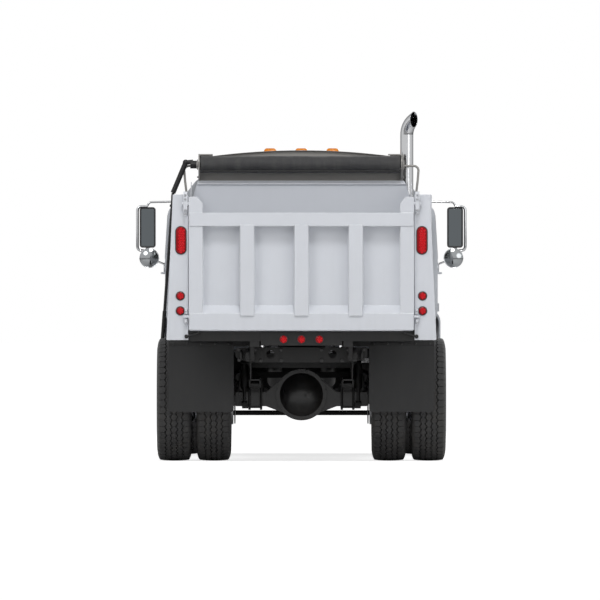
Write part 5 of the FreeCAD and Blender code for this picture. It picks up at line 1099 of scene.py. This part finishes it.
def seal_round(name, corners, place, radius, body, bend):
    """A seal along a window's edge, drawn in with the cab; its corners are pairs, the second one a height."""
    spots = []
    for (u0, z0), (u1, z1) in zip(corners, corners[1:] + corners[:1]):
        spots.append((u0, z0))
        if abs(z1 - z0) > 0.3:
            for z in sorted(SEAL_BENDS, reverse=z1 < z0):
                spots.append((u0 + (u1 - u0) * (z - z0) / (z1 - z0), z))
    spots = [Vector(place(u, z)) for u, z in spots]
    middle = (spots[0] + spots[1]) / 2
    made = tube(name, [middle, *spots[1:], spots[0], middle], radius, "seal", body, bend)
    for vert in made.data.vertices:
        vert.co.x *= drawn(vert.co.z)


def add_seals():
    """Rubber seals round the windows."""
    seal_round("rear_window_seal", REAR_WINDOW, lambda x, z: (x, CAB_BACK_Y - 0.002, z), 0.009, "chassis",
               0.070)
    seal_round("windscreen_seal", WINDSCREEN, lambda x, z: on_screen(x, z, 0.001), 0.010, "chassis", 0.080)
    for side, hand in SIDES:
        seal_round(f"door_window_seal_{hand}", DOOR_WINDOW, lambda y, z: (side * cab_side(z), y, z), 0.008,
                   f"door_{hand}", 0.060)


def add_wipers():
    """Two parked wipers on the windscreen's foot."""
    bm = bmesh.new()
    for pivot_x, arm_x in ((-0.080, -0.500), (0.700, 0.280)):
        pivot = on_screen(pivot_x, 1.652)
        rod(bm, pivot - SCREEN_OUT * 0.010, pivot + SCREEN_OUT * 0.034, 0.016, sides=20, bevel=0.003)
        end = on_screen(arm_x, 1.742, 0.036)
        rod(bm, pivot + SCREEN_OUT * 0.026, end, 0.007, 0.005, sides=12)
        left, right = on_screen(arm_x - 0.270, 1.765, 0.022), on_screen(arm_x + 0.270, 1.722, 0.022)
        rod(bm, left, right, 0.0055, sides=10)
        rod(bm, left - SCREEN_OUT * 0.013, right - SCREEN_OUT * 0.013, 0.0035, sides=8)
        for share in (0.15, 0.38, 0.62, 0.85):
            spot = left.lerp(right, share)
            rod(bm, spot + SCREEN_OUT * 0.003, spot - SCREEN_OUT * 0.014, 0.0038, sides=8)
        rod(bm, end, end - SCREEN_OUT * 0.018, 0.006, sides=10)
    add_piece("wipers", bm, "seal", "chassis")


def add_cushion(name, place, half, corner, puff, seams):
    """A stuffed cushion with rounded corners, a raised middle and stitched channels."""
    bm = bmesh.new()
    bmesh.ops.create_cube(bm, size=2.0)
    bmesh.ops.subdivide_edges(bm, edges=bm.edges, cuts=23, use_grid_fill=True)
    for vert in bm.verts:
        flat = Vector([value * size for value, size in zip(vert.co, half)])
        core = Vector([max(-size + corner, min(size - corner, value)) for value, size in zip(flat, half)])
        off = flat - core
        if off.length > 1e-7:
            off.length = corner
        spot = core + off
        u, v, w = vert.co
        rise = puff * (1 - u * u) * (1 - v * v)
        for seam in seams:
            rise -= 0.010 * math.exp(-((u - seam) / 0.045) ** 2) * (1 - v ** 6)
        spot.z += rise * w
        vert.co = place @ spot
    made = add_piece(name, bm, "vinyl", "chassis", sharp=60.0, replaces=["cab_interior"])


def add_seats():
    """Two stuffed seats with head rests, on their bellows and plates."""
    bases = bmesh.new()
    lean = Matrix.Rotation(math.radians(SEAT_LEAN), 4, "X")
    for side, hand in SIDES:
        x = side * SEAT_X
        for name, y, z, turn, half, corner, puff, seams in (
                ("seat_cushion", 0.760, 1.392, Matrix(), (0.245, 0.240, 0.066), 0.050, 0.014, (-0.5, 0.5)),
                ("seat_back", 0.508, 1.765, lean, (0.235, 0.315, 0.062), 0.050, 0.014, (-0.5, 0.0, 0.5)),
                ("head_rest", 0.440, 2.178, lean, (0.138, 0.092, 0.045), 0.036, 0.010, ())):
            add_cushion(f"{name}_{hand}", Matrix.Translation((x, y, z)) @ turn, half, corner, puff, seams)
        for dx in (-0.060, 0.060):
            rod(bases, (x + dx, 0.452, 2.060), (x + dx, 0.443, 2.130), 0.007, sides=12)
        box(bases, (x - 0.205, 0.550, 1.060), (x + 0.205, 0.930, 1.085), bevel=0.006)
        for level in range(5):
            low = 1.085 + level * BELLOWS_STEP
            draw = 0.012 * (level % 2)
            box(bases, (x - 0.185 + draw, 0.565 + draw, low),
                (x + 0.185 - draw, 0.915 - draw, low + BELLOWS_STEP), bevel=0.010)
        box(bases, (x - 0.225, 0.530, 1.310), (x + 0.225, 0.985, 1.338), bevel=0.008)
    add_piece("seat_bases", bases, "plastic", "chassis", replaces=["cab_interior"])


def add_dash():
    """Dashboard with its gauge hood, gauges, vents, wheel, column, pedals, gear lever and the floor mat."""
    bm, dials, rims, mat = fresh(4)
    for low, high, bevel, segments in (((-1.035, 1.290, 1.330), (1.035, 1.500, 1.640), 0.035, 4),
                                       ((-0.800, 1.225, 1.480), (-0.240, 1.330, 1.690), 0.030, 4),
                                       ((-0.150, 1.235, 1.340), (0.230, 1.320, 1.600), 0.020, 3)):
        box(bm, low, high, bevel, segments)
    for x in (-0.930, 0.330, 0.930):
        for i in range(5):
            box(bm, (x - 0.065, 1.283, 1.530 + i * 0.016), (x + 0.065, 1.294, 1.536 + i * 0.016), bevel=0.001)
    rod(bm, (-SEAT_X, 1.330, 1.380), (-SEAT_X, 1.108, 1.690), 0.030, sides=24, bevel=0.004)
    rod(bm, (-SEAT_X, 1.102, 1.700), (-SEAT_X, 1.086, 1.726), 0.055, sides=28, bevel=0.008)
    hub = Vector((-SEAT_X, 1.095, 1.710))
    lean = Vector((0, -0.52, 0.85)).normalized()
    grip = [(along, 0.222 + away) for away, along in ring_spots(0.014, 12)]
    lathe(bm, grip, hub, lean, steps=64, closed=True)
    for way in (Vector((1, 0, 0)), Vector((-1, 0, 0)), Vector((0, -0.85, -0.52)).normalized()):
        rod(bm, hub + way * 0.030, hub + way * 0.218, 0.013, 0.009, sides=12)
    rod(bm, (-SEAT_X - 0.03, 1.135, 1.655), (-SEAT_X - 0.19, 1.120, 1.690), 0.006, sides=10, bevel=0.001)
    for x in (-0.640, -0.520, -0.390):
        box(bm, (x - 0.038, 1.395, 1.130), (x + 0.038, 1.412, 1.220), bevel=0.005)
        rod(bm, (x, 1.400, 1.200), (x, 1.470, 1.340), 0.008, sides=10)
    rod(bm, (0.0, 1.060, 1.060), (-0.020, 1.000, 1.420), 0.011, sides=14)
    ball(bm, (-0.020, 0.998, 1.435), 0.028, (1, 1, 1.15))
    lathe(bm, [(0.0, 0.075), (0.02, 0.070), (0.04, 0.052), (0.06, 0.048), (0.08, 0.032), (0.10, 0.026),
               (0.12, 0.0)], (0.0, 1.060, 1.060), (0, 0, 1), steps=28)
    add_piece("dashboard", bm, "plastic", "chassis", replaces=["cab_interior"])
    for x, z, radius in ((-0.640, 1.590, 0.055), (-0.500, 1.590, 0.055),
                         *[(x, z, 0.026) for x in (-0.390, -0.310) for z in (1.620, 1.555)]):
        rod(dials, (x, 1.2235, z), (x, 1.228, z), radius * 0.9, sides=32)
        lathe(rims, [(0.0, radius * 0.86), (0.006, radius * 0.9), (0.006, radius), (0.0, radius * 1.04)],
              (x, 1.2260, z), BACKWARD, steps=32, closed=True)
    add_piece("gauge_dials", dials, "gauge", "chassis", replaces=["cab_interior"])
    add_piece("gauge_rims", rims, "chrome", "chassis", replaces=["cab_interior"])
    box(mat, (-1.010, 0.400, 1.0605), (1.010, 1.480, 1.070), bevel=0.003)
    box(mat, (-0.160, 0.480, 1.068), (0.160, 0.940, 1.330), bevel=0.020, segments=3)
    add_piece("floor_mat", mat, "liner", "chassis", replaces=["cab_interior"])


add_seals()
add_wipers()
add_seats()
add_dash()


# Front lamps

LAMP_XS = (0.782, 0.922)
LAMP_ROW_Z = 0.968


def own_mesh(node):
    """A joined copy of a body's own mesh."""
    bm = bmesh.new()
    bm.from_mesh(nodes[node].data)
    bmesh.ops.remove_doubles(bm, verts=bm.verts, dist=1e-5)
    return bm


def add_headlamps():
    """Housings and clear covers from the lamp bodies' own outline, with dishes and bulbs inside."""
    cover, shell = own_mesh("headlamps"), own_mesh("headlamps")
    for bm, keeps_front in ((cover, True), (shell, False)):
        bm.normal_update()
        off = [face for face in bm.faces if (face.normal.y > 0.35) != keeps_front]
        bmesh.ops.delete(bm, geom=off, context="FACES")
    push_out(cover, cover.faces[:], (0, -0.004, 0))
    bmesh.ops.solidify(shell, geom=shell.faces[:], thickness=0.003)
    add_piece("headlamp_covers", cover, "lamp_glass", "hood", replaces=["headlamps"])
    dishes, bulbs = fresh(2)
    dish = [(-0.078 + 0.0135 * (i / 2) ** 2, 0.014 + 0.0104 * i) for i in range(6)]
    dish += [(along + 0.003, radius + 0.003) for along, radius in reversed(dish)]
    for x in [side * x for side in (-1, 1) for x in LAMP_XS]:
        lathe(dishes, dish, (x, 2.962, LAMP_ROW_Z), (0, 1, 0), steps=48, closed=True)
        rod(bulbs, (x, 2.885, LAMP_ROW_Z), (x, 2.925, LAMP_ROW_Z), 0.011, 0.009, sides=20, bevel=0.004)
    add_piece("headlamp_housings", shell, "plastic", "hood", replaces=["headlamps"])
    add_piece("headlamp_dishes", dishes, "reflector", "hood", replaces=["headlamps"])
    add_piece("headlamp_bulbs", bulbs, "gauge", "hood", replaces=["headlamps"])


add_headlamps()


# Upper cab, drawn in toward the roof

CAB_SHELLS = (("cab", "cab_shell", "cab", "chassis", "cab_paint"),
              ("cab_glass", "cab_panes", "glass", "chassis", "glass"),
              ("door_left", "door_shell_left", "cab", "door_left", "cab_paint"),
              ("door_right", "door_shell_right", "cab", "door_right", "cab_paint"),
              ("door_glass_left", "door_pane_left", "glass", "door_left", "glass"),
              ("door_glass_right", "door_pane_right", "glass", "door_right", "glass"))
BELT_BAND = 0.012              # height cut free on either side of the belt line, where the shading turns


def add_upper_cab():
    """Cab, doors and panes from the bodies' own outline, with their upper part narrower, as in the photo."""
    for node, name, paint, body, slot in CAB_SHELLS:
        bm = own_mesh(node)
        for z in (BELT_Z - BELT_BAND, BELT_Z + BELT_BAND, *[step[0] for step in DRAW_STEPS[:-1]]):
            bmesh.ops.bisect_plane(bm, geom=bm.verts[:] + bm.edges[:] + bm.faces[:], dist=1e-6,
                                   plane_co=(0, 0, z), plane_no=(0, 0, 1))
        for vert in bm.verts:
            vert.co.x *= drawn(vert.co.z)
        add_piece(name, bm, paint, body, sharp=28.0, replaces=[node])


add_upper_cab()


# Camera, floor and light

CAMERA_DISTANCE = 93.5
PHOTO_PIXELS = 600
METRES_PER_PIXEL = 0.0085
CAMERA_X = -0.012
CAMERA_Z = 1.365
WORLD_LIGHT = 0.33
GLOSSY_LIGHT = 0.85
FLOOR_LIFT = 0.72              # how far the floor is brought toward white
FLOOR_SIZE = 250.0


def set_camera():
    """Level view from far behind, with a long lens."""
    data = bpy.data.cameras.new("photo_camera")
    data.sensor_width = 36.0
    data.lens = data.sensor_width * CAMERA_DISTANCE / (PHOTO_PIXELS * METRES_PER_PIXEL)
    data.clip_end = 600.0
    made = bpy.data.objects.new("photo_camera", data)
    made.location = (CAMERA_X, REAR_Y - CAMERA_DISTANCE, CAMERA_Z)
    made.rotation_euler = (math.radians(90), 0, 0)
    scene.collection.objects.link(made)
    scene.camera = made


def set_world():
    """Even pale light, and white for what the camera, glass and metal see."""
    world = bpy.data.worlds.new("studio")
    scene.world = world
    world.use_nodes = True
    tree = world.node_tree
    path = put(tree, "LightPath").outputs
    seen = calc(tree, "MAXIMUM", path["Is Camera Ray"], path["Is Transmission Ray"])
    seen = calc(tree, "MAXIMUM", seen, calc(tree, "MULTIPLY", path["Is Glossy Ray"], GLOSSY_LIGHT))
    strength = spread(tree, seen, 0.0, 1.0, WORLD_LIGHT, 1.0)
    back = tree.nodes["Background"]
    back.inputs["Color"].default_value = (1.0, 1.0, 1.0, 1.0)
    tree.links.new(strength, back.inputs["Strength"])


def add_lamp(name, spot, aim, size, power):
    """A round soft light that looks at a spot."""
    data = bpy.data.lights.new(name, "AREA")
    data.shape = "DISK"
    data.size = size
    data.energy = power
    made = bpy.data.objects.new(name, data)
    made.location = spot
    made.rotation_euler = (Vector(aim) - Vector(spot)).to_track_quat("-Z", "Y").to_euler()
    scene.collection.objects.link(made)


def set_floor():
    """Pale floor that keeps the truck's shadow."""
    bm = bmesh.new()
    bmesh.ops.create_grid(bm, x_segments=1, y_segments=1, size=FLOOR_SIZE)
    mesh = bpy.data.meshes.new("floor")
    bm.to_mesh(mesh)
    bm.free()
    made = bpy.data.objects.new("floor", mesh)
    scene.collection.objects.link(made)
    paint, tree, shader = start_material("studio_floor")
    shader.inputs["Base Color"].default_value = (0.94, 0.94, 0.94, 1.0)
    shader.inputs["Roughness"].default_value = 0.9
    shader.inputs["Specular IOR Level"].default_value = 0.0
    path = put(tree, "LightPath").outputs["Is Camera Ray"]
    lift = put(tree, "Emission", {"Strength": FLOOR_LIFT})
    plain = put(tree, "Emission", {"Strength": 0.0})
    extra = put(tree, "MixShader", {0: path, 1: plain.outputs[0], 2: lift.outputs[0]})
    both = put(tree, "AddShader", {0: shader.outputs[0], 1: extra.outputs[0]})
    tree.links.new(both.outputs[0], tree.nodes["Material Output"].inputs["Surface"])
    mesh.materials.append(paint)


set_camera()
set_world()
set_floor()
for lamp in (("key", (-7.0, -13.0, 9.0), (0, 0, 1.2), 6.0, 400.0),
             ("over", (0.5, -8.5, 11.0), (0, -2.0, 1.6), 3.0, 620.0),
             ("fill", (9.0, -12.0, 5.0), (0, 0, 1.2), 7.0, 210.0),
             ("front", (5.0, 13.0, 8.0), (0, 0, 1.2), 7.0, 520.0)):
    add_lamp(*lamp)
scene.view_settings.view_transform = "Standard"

::::::::::

TASK PROMPT: Tally the lines holding the string "part" and give only the count.

ANSWER TO THIS PROBLEM: 2